Photographic opportunities abound, from the many roads and tracks that criss-cross the area, but the increasing heat haze means early starts now. By mid-morning it is too bad for anything but watching the antics of the birds, which in itself is a wonderful way to spend a day. Raptor-wise it is a fairly quiet month, purely as half the population are sitting on eggs, or brooding young, keeping the adult males busy bringing food. On the subject of food, the vultures have been suffering from a lack of regular meals, due to EU regulations governing the disposal of animal carcasses. Farmers are no longer allowed to leave a dead animal in the field; it has to be disposed of "correctly" according to the many trivial laws they impose. Consequently, vultures are now frequenting rubbish tips in their quest for food. For centuries, dead animals have been left where they lay, and within hours all that is left is bones to be scoured by the sun. All is not lost though: apparently the Spanish government is now going to repeal the law, enabling the status quo to be reinstated.
From top left, clockwise: Yellow Bee Orchid, Monkey Orchid, Mirror Orchid, Conical Orchid (Photo: Steve Fletcher)
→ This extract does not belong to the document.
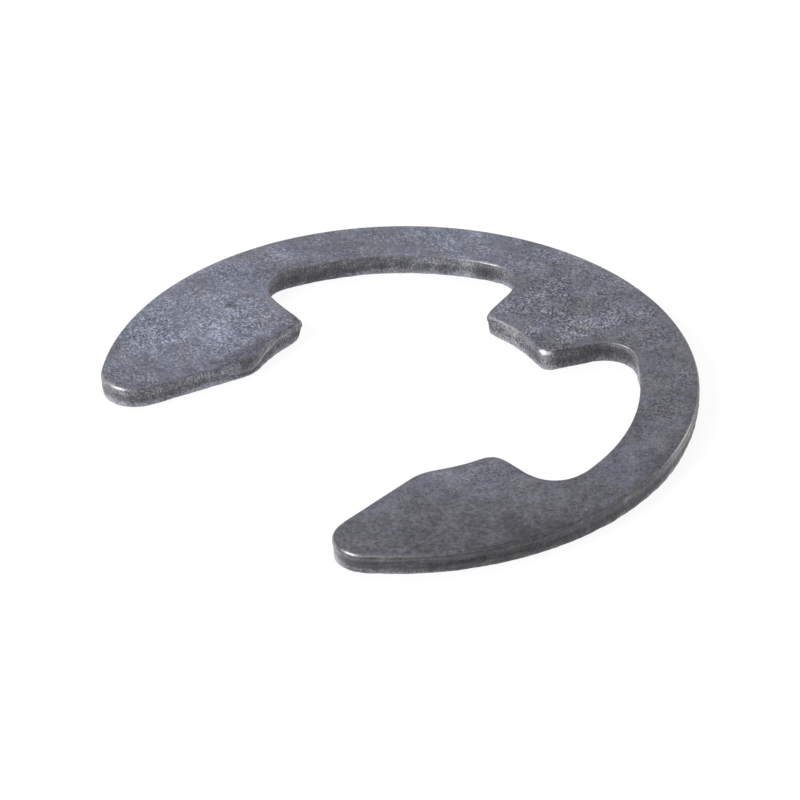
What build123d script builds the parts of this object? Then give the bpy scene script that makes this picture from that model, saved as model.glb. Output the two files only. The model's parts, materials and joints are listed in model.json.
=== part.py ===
from build123d import *
import os
from math import cos, hypot, radians, sin, sqrt, tan

# An E-shaped retaining ring: one stamped piece of spring steel that is pushed sideways into
# a shaft's groove and grips the groove floor with the ends of three prongs. The origin lies
# on the shaft's axis at the ring's lower face, +Z is that axis, and the mouth opens to -Y.

# ---- outline: mm and degrees, worked out for the right half and mirrored
OUTER_DIAMETER = 33.02        # round outside of the bow
SEAT_DIAMETER = 16.97         # free circle through the ends of the three prongs
BOW_WIDTH = 3.25              # spring section between the outside and the relief gaps
CENTRE_PRONG_WIDTH = 5.16     # across the end of the centre prong, on the seat circle
CENTRE_PRONG_FLARE = 20.1     # each flank of the centre prong leans out toward the bow
SHOULDER_DROP = 0.06          # side prong's upper corner, below the shaft's centre line
SHOULDER_RISE = 2.9           # upper flank of a side prong, rising toward the bow
THROAT_ANGLE = 30.0           # side prongs grip this far below the shaft's centre line
MOUTH_FLARE = 10.2            # each flank of the mouth leans outward below the throat

# ---- rounds in the outline
CENTRE_PRONG_CORNER = 0.45
CENTRE_PRONG_ROOT = 1.78
SHOULDER_ROOT = 1.90
SHOULDER_CORNER = 0.40
THROAT_CORNER = 1.95
NOSE_ROUND = 1.92             # end of a side prong, from the mouth's flank into the outside

# ---- stamped edge, from the upper face down
THICKNESS = 1.27
ROLL_RADIUS = 0.20            # upper edge, drawn down as the punch entered
BURNISHED_LAND = 0.15         # straight wall, wiped smooth by the die
TORN_INSET = 0.12             # below it the steel tore, and leans in by this at the lower face
LOWER_EDGE_BREAK = 0.06       # lower edge, knocked back by tumbling

OUTER_RADIUS = OUTER_DIAMETER / 2
SEAT_RADIUS = SEAT_DIAMETER / 2
RELIEF_RADIUS = OUTER_RADIUS - BOW_WIDTH
TORN_HEIGHT = THICKNESS - ROLL_RADIUS - BURNISHED_LAND
BEYOND = 2 * OUTER_DIAMETER   # cutting shapes run this far past the ring


def polygon(*points):
    return make_face(Polyline(*points, close=True))


def relief_gap():
    """Right relief gap: inside the bow, between the centre prong and the side prong."""
    prong_x = CENTRE_PRONG_WIDTH / 2
    prong_y = sqrt(SEAT_RADIUS**2 - prong_x**2)
    flare = tan(radians(CENTRE_PRONG_FLARE))
    rise = tan(radians(SHOULDER_RISE))
    between_prongs = polygon(
        (prong_x - flare * prong_y, 0),
        (prong_x + flare * (BEYOND - prong_y), BEYOND),
        (BEYOND, BEYOND),
        (BEYOND, -SHOULDER_DROP + rise * (BEYOND - SEAT_RADIUS)),
        (0, -SHOULDER_DROP - rise * SEAT_RADIUS),
    )
    return Circle(RELIEF_RADIUS).face() & between_prongs


def mouth_half():
    """Right half of the mouth, from the shaft's axis down past the noses."""
    throat_x = SEAT_RADIUS * cos(radians(THROAT_ANGLE))
    throat_y = -SEAT_RADIUS * sin(radians(THROAT_ANGLE))
    flare = tan(radians(MOUTH_FLARE))
    return polygon(
        (0, 0),
        (throat_x + flare * throat_y, 0),
        (throat_x + flare * (throat_y + BEYOND), -BEYOND),
        (0, -BEYOND),
    )


def sharp_outline():
    right_gaps = relief_gap() + mouth_half()
    bow = Circle(OUTER_RADIUS).face() - Circle(SEAT_RADIUS).face()
    return bow - right_gaps - mirror(right_gaps, Plane.YZ)


def on_circle(outline, radius):
    """Corners of the outline that lie on one circle about the shaft's axis, highest first."""
    corners = [v for v in outline.vertices() if abs(hypot(v.X, v.Y) - radius) < 0.001]
    return sorted(corners, key=lambda v: -v.Y)


def rounded_outline():
    """The outline with its corners rounded, each corner together with its mirror image."""
    outline = sharp_outline()
    seat = on_circle(outline, SEAT_RADIUS)
    relief = on_circle(outline, RELIEF_RADIUS)
    noses = on_circle(outline, OUTER_RADIUS)
    for pair, radius in (
        (noses, NOSE_ROUND),
        (seat[4:6], THROAT_CORNER),
        (seat[2:4], SHOULDER_CORNER),
        (relief[2:4], SHOULDER_ROOT),
        (relief[0:2], CENTRE_PRONG_ROOT),
        (seat[0:2], CENTRE_PRONG_CORNER),
    ):
        places = [Vector(v.X, v.Y) for v in pair]
        here = [outline.vertices().sort_by_distance(place)[0] for place in places]
        outline = outline.fillet_2d(radius, here)
    return outline


def edges_at(solid, height):
    """Edges that lie flat at one height."""
    level = [e for e in solid.edges() if e.bounding_box().size.Z < 0.001]
    return [e for e in level if abs(e.center().Z - height) < 0.001]


def torn_wall(blank):
    """Lets the wall lean in below the burnished land, where the steel tore through."""
    lower_face = blank.faces().sort_by(Axis.Z)[0]
    return chamfer(edges_at(blank, 0), TORN_INSET, TORN_HEIGHT, reference=lower_face)


def retaining_ring():
    ring = torn_wall(extrude(rounded_outline(), amount=THICKNESS))
    ring = fillet(edges_at(ring, THICKNESS), ROLL_RADIUS)
    return chamfer(edges_at(ring, 0), LOWER_EDGE_BREAK)


os.makedirs("parts", exist_ok=True)
export_step(retaining_ring(), "parts/retaining_ring.step")
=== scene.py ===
import json
from math import atan2, ceil, cos, exp, pi, radians, sin, sqrt, tau

import bpy
import numpy as np
from mathutils import Euler, Matrix, Vector, kdtree, noise
from mathutils.geometry import delaunay_2d_cdt


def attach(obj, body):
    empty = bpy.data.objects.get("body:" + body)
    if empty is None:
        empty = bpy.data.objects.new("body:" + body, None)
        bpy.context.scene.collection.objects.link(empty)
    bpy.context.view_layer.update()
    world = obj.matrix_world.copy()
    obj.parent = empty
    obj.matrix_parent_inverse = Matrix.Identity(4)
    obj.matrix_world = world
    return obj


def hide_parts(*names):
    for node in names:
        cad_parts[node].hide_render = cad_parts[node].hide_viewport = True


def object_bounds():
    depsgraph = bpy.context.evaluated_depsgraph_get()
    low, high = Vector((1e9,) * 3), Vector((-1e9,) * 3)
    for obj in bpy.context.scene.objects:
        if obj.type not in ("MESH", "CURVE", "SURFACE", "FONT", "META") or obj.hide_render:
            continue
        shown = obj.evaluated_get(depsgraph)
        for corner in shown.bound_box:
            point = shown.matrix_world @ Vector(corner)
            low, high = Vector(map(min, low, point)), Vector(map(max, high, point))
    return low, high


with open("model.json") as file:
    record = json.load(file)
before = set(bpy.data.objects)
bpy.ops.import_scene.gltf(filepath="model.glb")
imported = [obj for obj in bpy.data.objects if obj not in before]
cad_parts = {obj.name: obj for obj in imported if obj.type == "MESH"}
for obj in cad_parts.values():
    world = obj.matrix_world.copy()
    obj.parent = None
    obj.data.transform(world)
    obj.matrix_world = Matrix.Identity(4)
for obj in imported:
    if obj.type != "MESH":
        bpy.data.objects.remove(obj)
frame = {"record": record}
CAD_LOW, CAD_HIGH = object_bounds()

# The ring is worked out in millimetres, and its mesh is turned into metres when it is made.
# A patch, in the lists below, is its centre (x, y), its reach and its strength.
MM = 0.001

# ---- The ring's outline
OUTER_RADIUS = (CAD_HIGH.x - CAD_LOW.x) / 2 / MM
THICKNESS = (CAD_HIGH.z - CAD_LOW.z) / MM
SEAT_RADIUS = frame["record"]["mounts"][0]["dims"]["r_mm"]
BOW_WIDTH = 3.25              # spring section between the outside and the relief gaps
RELIEF_RADIUS = OUTER_RADIUS - BOW_WIDTH
CENTRE_PRONG_WIDTH = 5.16     # across its end, on the seat circle
CENTRE_PRONG_FLARE = radians(20.1)
SHOULDER_DROP = 0.06          # side prong's upper corner, below the shaft's centre line
SHOULDER_RISE = radians(2.9)
THROAT_ANGLE = radians(30.0)  # side prongs grip this far below the shaft's centre line
MOUTH_FLARE = radians(10.2)
CENTRE_PRONG_CORNERS = (0.60, 0.45)   # right and left
CENTRE_PRONG_ROOT = 1.78
SHOULDER_ROOT = 1.90
SHOULDER_CORNERS = (0.68, 0.42)       # right, which is rounder, and left
THROAT_CORNER = 1.95
NOSE_ROUND = 1.92
# the left shoulder's corner stands out, and the steel is cut back at three roots
UNEVEN_OUTLINE = [((-8.5, -0.3), 0.9, 0.09), ((5.0, 12.4), 1.5, -0.12), ((-6.7, 11.5), 1.2, -0.06),
                  ((-13.1, 1.7), 1.5, -0.04)]
OUTLINE_STEP = 0.085          # most between its points
LEAST_ARC_STEPS = 4
LEAST_STRETCH_STEPS = 2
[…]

Last month I mentioned not only the birds, but the flowers here. Now is the time that the vast expanses of blooms cover the whole countryside. Where the ground has been grazed by sheep, leaving the grass cover at a minimum, the whole area is now pink, with the tiniest of Common Stork's-bill, Sand Crocus and Barbary Nut. The steppe is now yellow, and the higher areas have Spanish White Broom, Cistus, Spurge, Spanish Lupins and Lavender absolutely everywhere. Even the trees in the dehesa are now yellow: the Holm Oaks are bursting with small yellow catkin-like fronds. But the speciality is the orchids. I am no expert, but I found seven species in one olive grove, and a few days later, John Muddeman, who is an expert, found nine species in the same grove. Mirror Orchids are very rare, but can be found fairly easily here.